* Start *

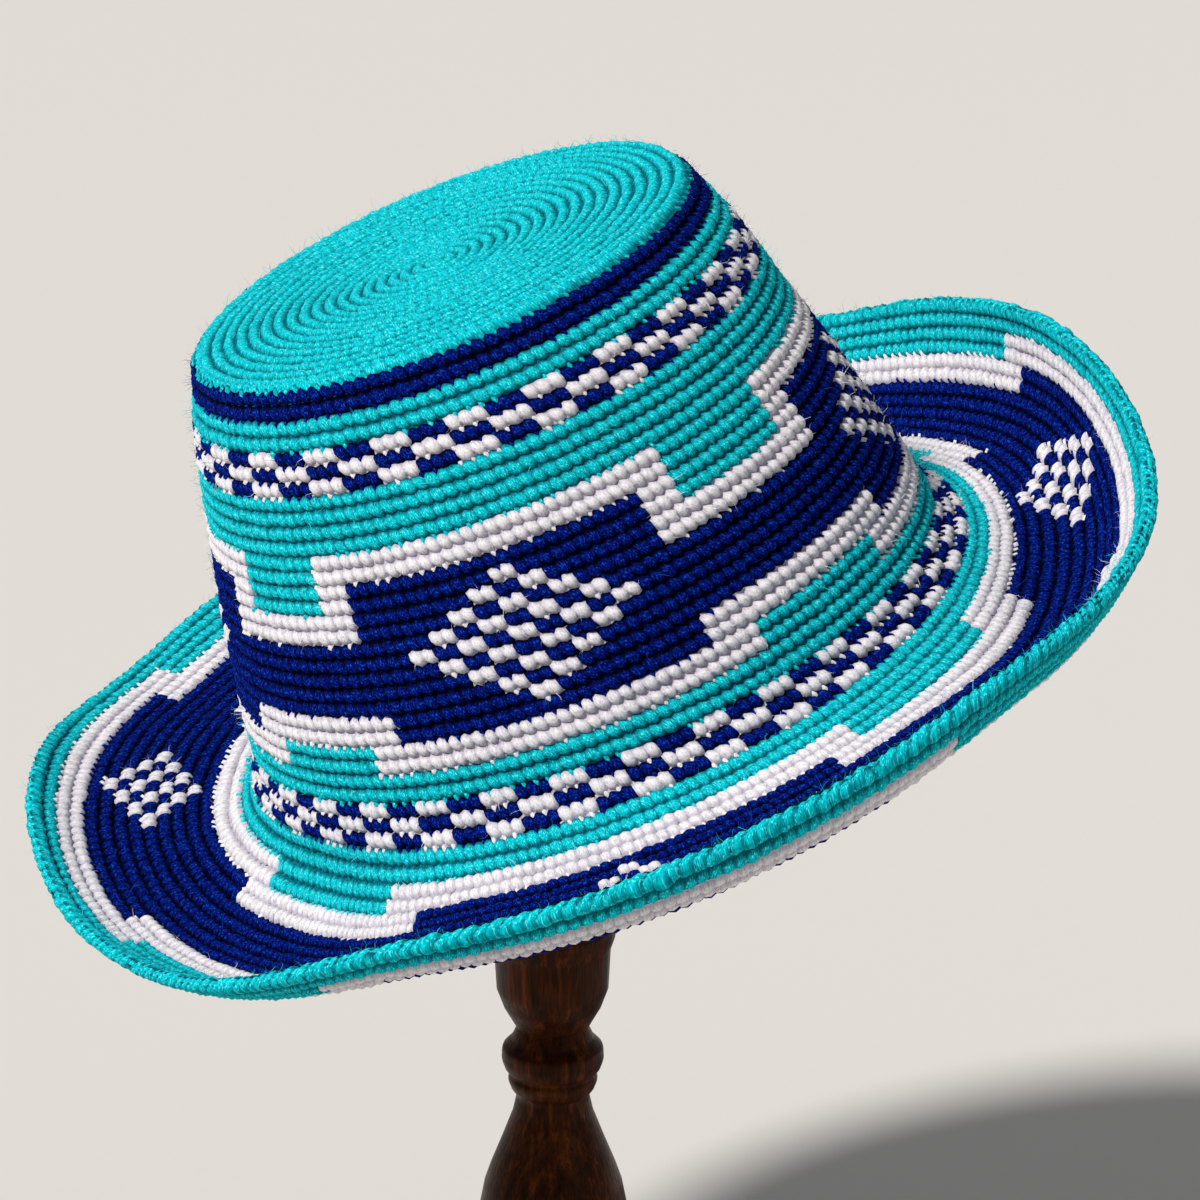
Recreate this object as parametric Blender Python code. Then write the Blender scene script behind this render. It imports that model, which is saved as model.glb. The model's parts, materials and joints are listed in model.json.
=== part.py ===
# Crocheted hat with a flat top, a tapered crown and a brim curled up all round,
# resting at a lean on a plain turned wooden stand.
# Metres, +Z up. The origin is the centre of the underside of the stand's foot.
import bpy
import math
from mathutils import Matrix, Vector

# ---------------------------------------------------------------- driving sizes
ROUND = 0.0037            # height of one crochet round along the fabric
WALL = 0.0036             # thickness of the crocheted fabric
GAP = 0.0003              # gap kept between neighbouring pieces
TOP_RADIUS = 0.0660       # radius of the crown where its side begins
TOP_RISE = 0.0018         # how far the flat top lies above that edge
TOP_BULGE = 0.0012        # soft rise of the top between centre and edge
TOP_DENT = 0.0022         # shallow dent in the top, back left
TOP_DENT_AT = 125.0       # direction of the dent, degrees round the crown

SHOULDER_ROUNDS = 11      # the plain and chequered rounds under the top end here
CROWN_ROUNDS = 26         # the stepped pattern of the crown's straight side ends here
BAND_ROUNDS = 32          # the chequered band turns out to the brim and ends here, at the head opening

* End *

# [YOUR GOAL]
Extract each line from the listing above, please, and repeat it exactly.

# [FINAL ANSWER]
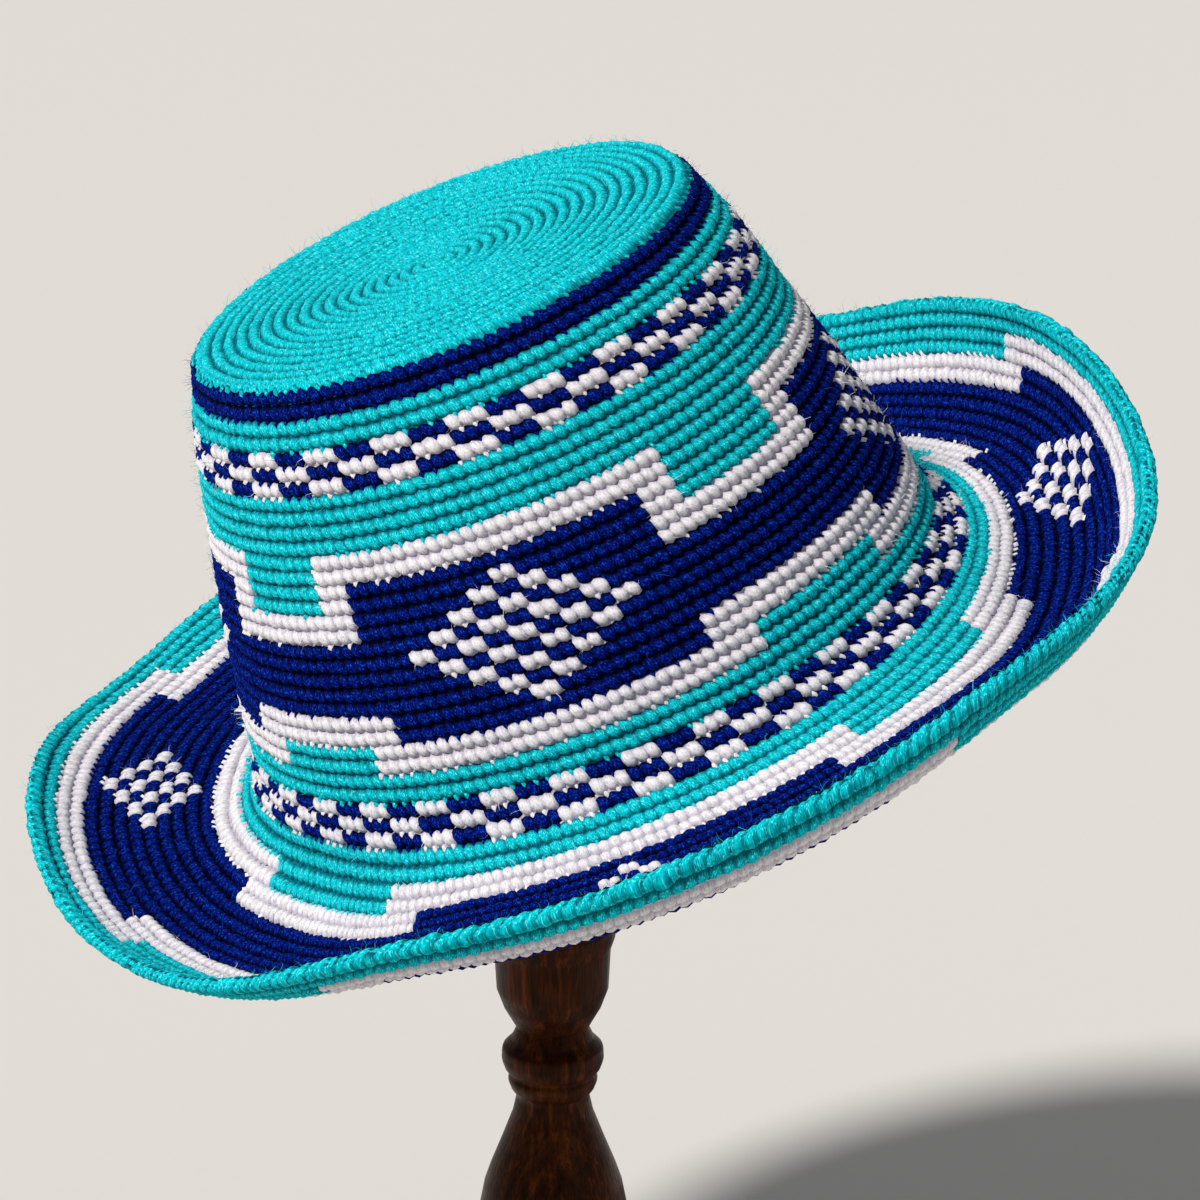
Recreate this object as parametric Blender Python code. Then write the Blender scene script behind this render. It imports that model, which is saved as model.glb. The model's parts, materials and joints are listed in model.json.
=== part.py ===
# Crocheted hat with a flat top, a tapered crown and a brim curled up all round,
# resting at a lean on a plain turned wooden stand.
# Metres, +Z up. The origin is the centre of the underside of the stand's foot.
import bpy
import math
from mathutils import Matrix, Vector

# ---------------------------------------------------------------- driving sizes
ROUND = 0.0037            # height of one crochet round along the fabric
WALL = 0.0036             # thickness of the crocheted fabric
GAP = 0.0003              # gap kept between neighbouring pieces
TOP_RADIUS = 0.0660       # radius of the crown where its side begins
TOP_RISE = 0.0018         # how far the flat top lies above that edge
TOP_BULGE = 0.0012        # soft rise of the top between centre and edge
TOP_DENT = 0.0022         # shallow dent in the top, back left
TOP_DENT_AT = 125.0       # direction of the dent, degrees round the crown

SHOULDER_ROUNDS = 11      # the plain and chequered rounds under the top end here
CROWN_ROUNDS = 26         # the stepped pattern of the crown's straight side ends here
BAND_ROUNDS = 32          # the chequered band turns out to the brim and ends here, at the head opening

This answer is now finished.